The court concurs with and adopts the finding of both appraisers in the before situation and the finding of the State's appraiser in the after situation. The court is satisfied that the highest and best use of claimant's property still is as a car wash. Claimant's position that his facility is functionally obsolete after the appropriation is not borne out by the fact that the car wash is still operating. This court finds that claimant's conclusion of a highest and best use of the subject property as vacant commercial land without improvement must be rejected as not supported by the credible evidence.

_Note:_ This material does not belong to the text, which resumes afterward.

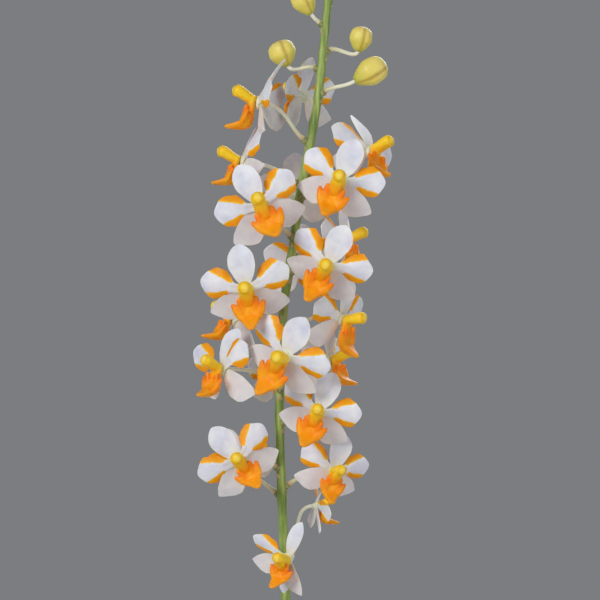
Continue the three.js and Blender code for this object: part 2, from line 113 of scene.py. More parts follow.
def surface(name, **settings):
    """A material with its shader's constant values, and the tree and shader that its pattern goes into."""
    material = bpy.data.materials.new(name)
    material.use_nodes = True
    shader = material.node_tree.nodes["Principled BSDF"]
    for key, value in settings.items():
        shader.inputs[key.replace("_", " ")].default_value = value
    return material, material.node_tree, shader


def in_scene(name, data):
    """A new object that holds a mesh, a curve, a lamp or a camera."""
    thing = bpy.data.objects.new(name, data)
    bpy.context.collection.objects.link(thing)
    return thing


def shape(points, faces, **marks):
    """Points in millimetres, faces, and named values at the points that a material reads."""
    return {"points": np.array(points, float), "faces": faces, "marks": marks, "look": 0}


def piece(name, shapes, looks, replaces):
    """Joins shapes into one mesh in metres that stands for a node of the model."""
    mesh = bpy.data.meshes.new(name)
    starts = np.cumsum([0] + [len(part["points"]) for part in shapes])
    faces = [[start + i for i in face] for start, part in zip(starts, shapes) for face in part["faces"]]
    mesh.from_pydata(np.concatenate([part["points"] for part in shapes]) * MM, [], faces)
    for key in sorted({key for part in shapes for key in part["marks"]}):
        values = [np.broadcast_to(part["marks"].get(key, 0.0), len(part["points"])) for part in shapes]
        mesh.attributes.new(key, "FLOAT", "POINT").data.foreach_set("value", np.concatenate(values))
    for look in looks:
        mesh.materials.append(look)
    numbers = [part["look"] for part in shapes for face in part["faces"]]
    mesh.polygons.foreach_set("material_index", numbers)
    mesh.polygons.foreach_set("use_smooth", [True] * len(faces))
    mesh.update()
    thing = in_scene(name, mesh)
    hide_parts(replaces)
    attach(thing, "root")
    return thing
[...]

As such, the court rejects the after situation analysis of claimant's appraisal as to both use and valuation. (
Mays, Inc. v State of New York, 300 AD2d 545, 547 [2002], lv denied 99 NY2d 511 [2003]; Split Rock Partnership v State of New York, 275 AD2d 450 [2000], lv denied 95 NY2d 770 [2000]; Broadway v State of New York, Ct Cl, November 6, 2003, Ruderman, J., Claim No. 103220 [UID No. 2003-010-032]).[1] Accordingly, the court finds that the State's after situation analysis of highest and best use is supported by the credible evidence and thus turns to the issue of valuation. (Chemical Corp. v Town of E. Hampton, 298 AD2d 419 [2002]; Vassar College v State of New York, 294 AD2d 427 [2002]).
  1. Valuation
  1. Before Value
There are three generally accepted approaches to determine the value of real estate: (1) the cost approach; (2) the income capitalization approach; and (3) the sales comparison approach.


Claimant's appraiser testified to a $380,000 value of the subject property in the before situation. Claimant found a value of $384,000 using the sales comparison approach; a value of $392,000 using the cost approach; and a value of $376,000 using the income approach. Claimant's $384,000 value using the sales comparison approach represented a land value of $222,000 and $162,000 for building and improvements. Claimant's appraiser indicated that the sales comparison approach provided an excellent indicator of before value. (Cl's Ex 8, p 37).

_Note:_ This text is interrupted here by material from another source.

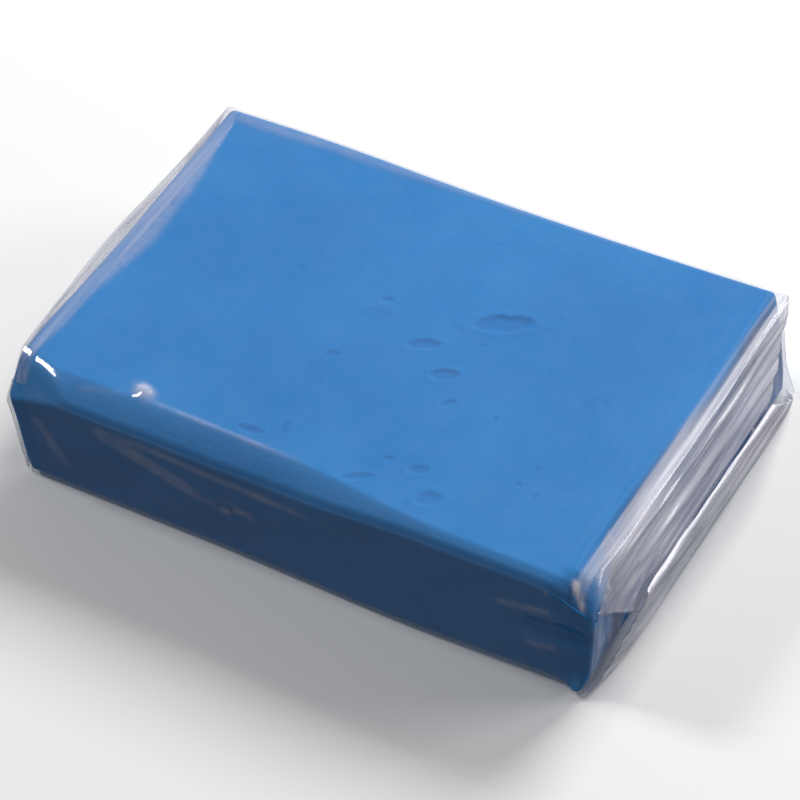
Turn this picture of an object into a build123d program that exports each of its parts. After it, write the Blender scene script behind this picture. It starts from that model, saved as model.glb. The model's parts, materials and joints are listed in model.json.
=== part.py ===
"""Detailing clay bar in a clear film overwrap, built in millimetres with +Z up.

The block lies on its largest face with its length along X. Its film is one sheet wrapped round the four long
faces, lapped along the underside, and folded over both ends like a parcel: the front and back tucks lie flat on
the clay, the top flap comes down over them, and the bottom flap comes up last, outside the top flap. The film is
divided at its creases, because each flap turns on its crease as on a hinge. The origin is at the bottom centre.
"""

from build123d import *
import os
from math import cos, radians, sin

# Overall sizes of the wrapped block
BLOCK_LENGTH = 94.0
WRAP_WIDTH = 62.0
WRAP_HEIGHT = 21.4

# Film: the real film is about 0.04 mm, and this thicker skin stands in for it
FILM = 0.2

# Clay block edges
CORNER_RADIUS = 2.4
EDGE_RADIUS = 1.2

# End folds: how far the film ran past the block before it was folded, and where its creases lie
FOLD_LENGTH = 12.0
TOP_CREASE_OUT = 2.3
BOTTOM_CREASE_OUT = 2.8
TOP_FLAP_LEAN = 7.0
BOTTOM_FLAP_LEAN = 14.0
CREASE_GAP = 0.15
GUSSET_GAP = 0.45
SIDE_CLEARANCE = 0.1

# Lap seam along the underside: the two film edges overlap by this much, either side of the middle
LAP_OVERLAP = 16.0

# Sizes worked out from the driving ones
BOTTOM_FILM = 2 * FILM
HALF_LENGTH = BLOCK_LENGTH / 2
HALF_WIDTH = WRAP_WIDTH / 2
CLAY_WIDTH = WRAP_WIDTH - 2 * FILM
CLAY_HEIGHT = WRAP_HEIGHT - FILM - BOTTOM_FILM
CLAY_TOP = WRAP_HEIGHT - FILM
TOP_CREASE_Z = WRAP_HEIGHT - FILM / 2
BOTTOM_CREASE_Z = FILM

ENDS = {"right": 1, "left": -1}
SIDES = {"front": -1, "back": 1}


def save(piece, name):
    """Label a finished piece and write it as its own STEP file."""
    piece.part.label = name
    export_step(piece.part, f"parts/{name}.step")


def clay_block():
    """The clay itself: one solid block with rounded corners and softened edges."""
    with BuildPart() as block:
        with BuildSketch(Plane.XY.offset(BOTTOM_FILM)):
            RectangleRounded(BLOCK_LENGTH, CLAY_WIDTH, CORNER_RADIUS)
        extrude(amount=CLAY_HEIGHT)
        level_faces = block.faces().filter_by(Axis.Z)
        fillet(level_faces.edges(), EDGE_RADIUS)
    return block


def level_panel(length, y_from, y_to, z_from):
    """A flat sheet of film parallel to the block's top, from one Y to another, lying on z_from."""
    with BuildPart() as panel:
        with BuildSketch(Plane.XY.offset(z_from)):
            with Locations((0, (y_from + y_to) / 2)):
                Rectangle(length, y_to - y_from)
        extrude(amount=FILM)
    return panel


def side_panel(side):
    """The film on the front or back long face."""
    with BuildPart() as panel:
        with BuildSketch(Plane.XY.offset(BOTTOM_FILM)):
            with Locations((0, side * (HALF_WIDTH - FILM / 2))):
                Rectangle(BLOCK_LENGTH, FILM)
        extrude(amount=CLAY_HEIGHT)
    return panel


def end_tuck(end, side):
    """The front or back film folded flat against the clay's end."""
    with BuildPart() as tuck:
        with BuildSketch(Plane.XY.offset(BOTTOM_FILM)):
            with Locations((end * (HALF_LENGTH + FILM / 2), side * (HALF_WIDTH - FOLD_LENGTH / 2))):
                Rectangle(FILM, FOLD_LENGTH)
        extrude(amount=CLAY_HEIGHT)
    return tuck


def end_flap(end, crease_out, crease_z, lean, rise):
    """A top or bottom flap, leaning out from its crease, with the gussets folded under its two corners.

    rise is 1 where the flap stands up from its crease, and -1 where it hangs down. The flap narrows at 45
    degrees, because its corners are folded back, and there the film lies double on the inner side.
    """
    base = HALF_WIDTH - SIDE_CLEARANCE
    tip = base - FOLD_LENGTH
    along = Vector(end * sin(radians(lean)), 0, rise * cos(radians(lean)))
    across = Vector(0, 1, 0)
    outward = Vector(end * cos(radians(lean)), 0, -rise * sin(radians(lean)))
    crease = Vector(end * (HALF_LENGTH + crease_out), 0, crease_z)
    sheet = Plane(origin=crease - outward * (FILM / 2), x_dir=across, z_dir=outward)
    up = 1 if sheet.y_dir.dot(along) > 0 else -1
    with BuildPart() as flap:
        with BuildSketch(sheet):
            with BuildLine():
                Polyline(
                    (-base + CREASE_GAP, up * CREASE_GAP),
                    (base - CREASE_GAP, up * CREASE_GAP),
                    (tip, up * FOLD_LENGTH),
                    (-tip, up * FOLD_LENGTH),
                    close=True,
                )
            make_face()
        extrude(amount=FILM)
        for side in SIDES.values():
            with BuildSketch(sheet):
                with BuildLine():
                    Polyline(
                        (side * (base - GUSSET_GAP), up * GUSSET_GAP),
                        (side * tip, up * GUSSET_GAP),
                        (side * tip, up * FOLD_LENGTH),
                        close=True,
                    )
                make_face()
            extrude(amount=-FILM)
    return flap


os.makedirs("parts", exist_ok=True)

save(clay_block(), "clay_block")

# Sleeve: the film on the four long faces. The top and underside run out to the creases of the end flaps.
top_length = BLOCK_LENGTH + 2 * (TOP_CREASE_OUT - CREASE_GAP)
bottom_length = BLOCK_LENGTH + 2 * (BOTTOM_CREASE_OUT - CREASE_GAP)
save(level_panel(top_length, -HALF_WIDTH, HALF_WIDTH, CLAY_TOP), "top_panel")
save(level_panel(bottom_length, -HALF_WIDTH, LAP_OVERLAP / 2, FILM), "bottom_inner_panel")
save(level_panel(bottom_length, -LAP_OVERLAP / 2, HALF_WIDTH, 0), "bottom_lap_panel")
for side_name, side in SIDES.items():
    save(side_panel(side), f"{side_name}_panel")

# End folds, the same at both ends
for end_name, end in ENDS.items():
    for side_name, side in SIDES.items():
        save(end_tuck(end, side), f"{end_name}_{side_name}_tuck")
    save(end_flap(end, TOP_CREASE_OUT, TOP_CREASE_Z, TOP_FLAP_LEAN, -1), f"{end_name}_top_flap")
    save(end_flap(end, BOTTOM_CREASE_OUT, BOTTOM_CREASE_Z, BOTTOM_FLAP_LEAN, 1), f"{end_name}_bottom_flap")
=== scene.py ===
"""Looks for the clay bar in its clear film: the clay's surface, the wrinkled film and its folded ends.

Lengths in the shaping code are in millimetres, and meshes are written in metres. X runs along the bar, -Y is
its front, and Z is up. The sleeve, the end flaps and the tucks are one sheet of film on the real object.
"""

import json
from math import cos, pi, radians, sin, sqrt

import bmesh
import bpy
import numpy as np
from mathutils import Matrix, Vector


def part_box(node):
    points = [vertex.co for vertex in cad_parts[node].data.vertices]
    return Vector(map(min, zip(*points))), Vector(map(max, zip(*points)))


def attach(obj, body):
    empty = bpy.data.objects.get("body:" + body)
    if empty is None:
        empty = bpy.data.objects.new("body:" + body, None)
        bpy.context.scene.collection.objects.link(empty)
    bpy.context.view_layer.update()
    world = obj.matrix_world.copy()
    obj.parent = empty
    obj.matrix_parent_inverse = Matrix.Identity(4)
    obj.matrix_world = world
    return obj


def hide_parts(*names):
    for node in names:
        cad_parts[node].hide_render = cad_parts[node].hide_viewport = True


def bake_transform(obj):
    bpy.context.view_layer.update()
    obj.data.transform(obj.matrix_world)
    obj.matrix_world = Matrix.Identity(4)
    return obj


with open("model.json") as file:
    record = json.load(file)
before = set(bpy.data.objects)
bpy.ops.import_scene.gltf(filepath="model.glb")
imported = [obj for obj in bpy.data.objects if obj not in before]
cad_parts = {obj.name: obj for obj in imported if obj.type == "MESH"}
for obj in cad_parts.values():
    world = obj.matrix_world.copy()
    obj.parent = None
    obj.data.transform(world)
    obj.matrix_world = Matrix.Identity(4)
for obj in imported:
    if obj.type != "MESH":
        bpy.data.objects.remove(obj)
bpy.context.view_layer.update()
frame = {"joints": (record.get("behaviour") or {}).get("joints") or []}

MM = 0.001
BLOCK = "wrapped_block"
END_NAMES = {1: "right", -1: "left"}
SIDE_NAMES = {-1: "front", 1: "back"}

# The clay's box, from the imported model
CLAY_LOW, CLAY_HIGH = (np.array(corner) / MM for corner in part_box("clay_block"))
HALF = (CLAY_HIGH - CLAY_LOW) / 2
CENTRE = (CLAY_HIGH + CLAY_LOW) / 2
TOP = CLAY_HIGH[2]
BASE = CLAY_LOW[2]

# Clay edges: the front shoulder is a gentle slope, widest on the left half, that ends in a tight turn
EDGE_RADIUS = 1.0
SHOULDER_WIDTH = 4.7
SHOULDER_DROP = 2.25

# Flats pressed into the left front top corner: outward direction, depth below the corner, softness of rim
PRESSED_FLATS = [
    ((-0.107, -0.335, 0.936), 2.05, 0.10),
    ((-0.20, -0.67, 0.72), 3.55, 0.22),
]

# Near its front the clay's right end leans out by END_LEAN, up to a brow this far below the top
BROW_DEPTH = 3.4
END_LEAN = 3.5

# Film round the block
FILM_GAP = 0.08
LAP_LAYER = 0.22
ROOT_START = HALF[0] - 3.0
SINK_LENGTH = 3.8

# Folded ends. A flap's film starts to turn START_BACK before its crease, with a radius of about ROLL, and its
# free edge is FREE_EDGE_OUT past the clay. A bottom flap's free edge curls inwards along its rim.
FOLD_LENGTH = 12.0
START_BACK = 0.42
ROLL = {(1, "top"): 1.1, (1, "bottom"): 0.45, (-1, "top"): 0.45, (-1, "bottom"): 0.45}
FREE_EDGE_OUT = {"top": 4.1, "bottom": 5.6}
GUSSET_GAP = 0.25
RIM_LENGTH = 1.3
RIM_RADIUS = 0.95
TUCK_GAP = 0.15

# How milky the film looks: lying tight on the clay, on small folds (partly painted light on their ridges), in
# the tucks, and in each end's flaps
TIGHT_VEIL = 0.028
FOLD_VEIL_AND_RIDGE_LIGHT = 0.24
TUCK_VEIL = 0.26
FLAP_VEIL = {-1: 0.45, 1: 0.65}
BOTTOM_FLAP_SHARE = 1.25
GUSSET_SHARE = 0.4

# Mesh spacing: over the faces, and finer within a margin of the block's edges
CLAY_STEP = 0.36
CLAY_EDGE_STEP = 0.26
CLAY_MARGIN = 5.2
SIDE_STEP = 0.5
FILM_STEP = 0.6
FILM_EDGE_STEP = 0.3
FILM_MARGIN = 5.4
UNDER_STEP = 0.8
STRIP_ROWS = 15
FLAP_COLUMNS = 131
GUSSET_COLUMNS = 25


def smooth(low, high, value):
    """0 below low, 1 above high, and an even S-curve between them."""
    t = np.clip((value - low) / (high - low), 0, 1)
    return t * t * (3 - 2 * t)


def bell(distance, width):
    """1 at no distance, falling smoothly to almost nothing at twice the width."""
    return np.exp(-((distance / width) ** 2))


def waves(u, v, size, seed, count=7):
    """Gentle unevenness of about -1 to 1: crossed sine waves of roughly that size, in seeded directions."""
    draw = np.random.default_rng(seed)
    total = np.zeros(np.broadcast(u, v).shape)
    for _ in range(count):
        turn, phase = draw.uniform(0, 2 * pi, 2)
        length = size * draw.uniform(0.6, 1.7)
        total += np.sin((u * cos(turn) + v * sin(turn)) * 2 * pi / length + phase)
    return total / sqrt(count)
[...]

The State's appraiser testified to a $385,000 value of the subject property in the before situation. The State found a value of $385,000 using the sales comparison approach, a value of $340,000 using the income approach, and a value of $405,000 using the cost approach. The State's appraiser found the $385,000 value using the sales comparison approach represented a land value of $185,000, a building value of $184,000, and improvements of $16,000. The State's appraiser also indicated that the strongest confidence was placed on the sales comparison approach with less emphasis placed on the income approach and the cost approach used merely as a secondary approach. (St's Ex A, pp 46 & 76).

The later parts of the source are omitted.